Wagner’s Kurwenal, a great, shaggy man, was Tristan’s tutor and companion. Mathilde, Baroness von Freytag-Loringhoven’s Kurwenal was a short, smooth-haired dachshund, probably the most remarkable dog of the Western world. Last week’s American Kennel Gazette gave the recently deceased dog Kurwenal a striking obituary.

He spoke by means of a number alphabet, one bark for a, two for b, three for c, as far as 16 for p; then backwards, ten for q, nine for r, to one for z. If there was doubt, Kurwenal was asked “Backwards?” or “Forward?” “Yes,” he would say with one bark; or “No,” with two. Among his intellectual feats:

¶ He described himself as “intentionally witty”; when his audience laughed, would wag his tail and yap, “I laugh heartily.”

¶ When his mistress and Herr Professor Max Müller of Munich one day discussed making dogs into sausages, Kurwenal exclaimed: “The Christian religion prohibits killing.”

¶ Once Animal Psychologist Otto Wulf, author of a book about Kurwenal, set him a problem: “On the street there are nine houses. I live in the fifth house, reckoning from the park. When coming toward the park, in which house do I live?” Kurwenal thought a moment, yapped: “Fifth.”

¶ Baroness von Freytag-Loringhoven’s good friend, Miss Emelie Augusta Louise Lind-af-Hageby, founder of the British Animal Defence and Anti-Vivisection Society, wrote she had moved into a new office. The Baroness asked Kurwenal what he said to that. He yelped: “No flowers. My warmest greetings.”

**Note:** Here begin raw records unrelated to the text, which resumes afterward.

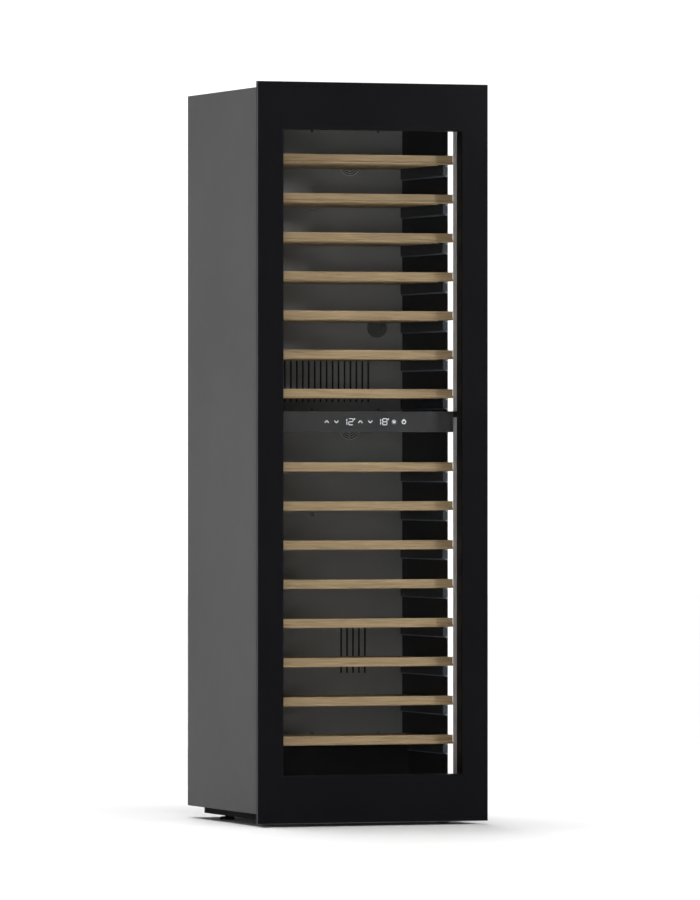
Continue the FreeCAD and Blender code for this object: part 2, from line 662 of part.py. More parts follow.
def grille_tools(x, z):
    """Ring slots with four spokes, and leaning slots on both sides of them."""
    y = "duct_y - overcut"
    length = "duct_sheet + 2 * overcut"
    through = ("duct_y - 2 * overcut", "duct_back_y + 2 * overcut")
    reach = "ring_pitch * %d" % (GRILLE_RINGS + 1)
    spokes = [block(("%s - %s" % (x, reach), "%s + %s" % (x, reach)), through,
                    ("%s - ring_spoke / 2" % z, "%s + ring_spoke / 2" % z)),
              block(("%s - ring_spoke / 2" % x, "%s + ring_spoke / 2" % x), through,
                    ("%s - %s" % (z, reach), "%s + %s" % (z, reach)))]
    tools = []
    for number in range(1, GRILLE_RINGS + 1):
        inner = "ring_pitch * %d" % number
        disc = rod(inner + " + ring_slot", length, x, y, z, along="y")
        core = rod(inner, length, x, y, z, along="y")
        tools.append(cut(disc, [core] + spokes))
    for sign in ("-", "+"):
        for number in range(SIDE_SLOTS):
            shift = "(side_slot_start + side_slot_pitch * %d)" % number
            slot = doc.addObject("Part::Box", "LeaningSlot")
            bind(slot, Length="side_slot_width", Width=length, Height="side_slot_length")
            slot.Placement.Rotation = FreeCAD.Rotation(FreeCAD.Vector(0, 1, 0), SLOT_LEAN)
            place(slot, "%s %s %s - side_slot_width / 2" % (x, sign, shift), y,
                  z + " - side_slot_length / 2")
            tools.append(slot)
    return tools


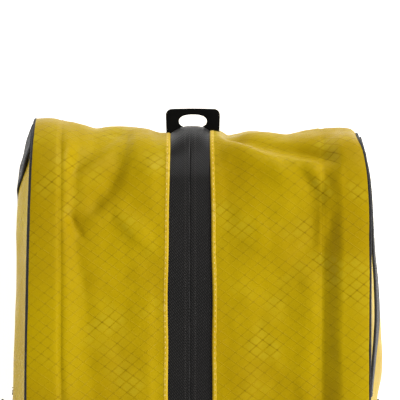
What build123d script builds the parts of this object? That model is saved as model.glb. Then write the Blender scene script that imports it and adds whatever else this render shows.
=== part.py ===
"""Duffel bag: piped side panels, a coated coil zipper along the top, lash tabs, side loops and handles."""
import os
from build123d import *

# The bag stands on its base: +Z up, +Y along the zipper, origin under the middle of the base. Millimetres.
LENGTH = 520.0
HEIGHT = 250.0
SEAM_X = 112.0              # piping line, from the middle plane
CORNER_R = 40.0             # seen from the side
SIDE_BULGE = 11.0           # how far a side panel stands out at mid height
FABRIC = 1.6
PANEL = 2.0                 # coated fabric with its backing
SINK = 8.0                  # the middle panels lie this far below the edge bands
GAP = 0.3                   # air between pieces that move or are sewn edge to edge

PIPING_R = 1.4
SIDE_EDGE = 3.0             # side panels start this far inside the piped outline

BAND_WIDTH = 22.0
BAND_SKIN = 1.2
BAND_ROUND = 5.0
FLAP_HALF = 195.0           # half the length of the part of the top that opens
MOUTH_LOW = 206.5           # the zipper's ends stop at this height on the end faces
END_TOP = 202.5
END_LOW = 40.0

TAPE_EDGE = 15.5            # exposed half width of the zipper tape
TAPE_HIDDEN = 22.0
TAPE = 1.0
COIL_GAP = 0.5
COIL_WIDTH = 3.1
COIL_HEIGHT = 2.4
STOP_LOW = 206.6
STOP_HEIGHT = 3.2

SLIDER_Y = -207.0           # parked at the rear end when the bag is closed
SLIDER_WIDTH = 11.0
SLIDER_LENGTH = 18.0
SLIDER_PLATE = 1.6
SLIDER_CORNER = 2.75
FLANGE = 1.2
POST_WIDTH = 0.4
POST_LENGTH = 4.0
POST_INSET = 1.0
BRIDGE_WIDTH = 2.6
BRIDGE_LENGTH = 8.5
BRIDGE_BAR = 1.5
BRIDGE_CLEAR = 2.4
PIN_R = 0.75
PULLER_WIDTH = 7.4
PULLER_THICK = 1.3
PULLER_LENGTH = 30.0
EYE_WIDTH = 3.8
EYE_LENGTH = 6.2
GRIP_START = 12.0
GRIP_LENGTH = 28.0
GRIP_WIDTH = 11.0
GRIP_THICK = 4.0
GRIP_CORNER = 2.75
GRIP_EDGE = 1.0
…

¶ To the wife of Jena’s Professor Ludwig H. Plate, he sighed, “I do love you so.” Frau Plate: “Oh! Don’t try to make me believe that.” Kurwenal: “I always speak the truth.”

¶ When a young Swiss neurologist from the University of Berne tried to trick him into making mistakes, he growled: “I answer no doubters. Bother the asses.”

Mathilde von Freytag-Loringhoven, who taught Kurwenal, is a motherly woman who looks something like Napoleon, with wisps of hair on her broad forehead, squinting eyes, a huge nose. She has trained many a dog, written many an article on the soul life of animals. Boldly she called scholars to “expose” her work, boasting that Kurwenal would perform when she was out of sight and earshot. Müller, Wulf, Plate and others went to her Weimar home to scoff, stayed to be yapped at.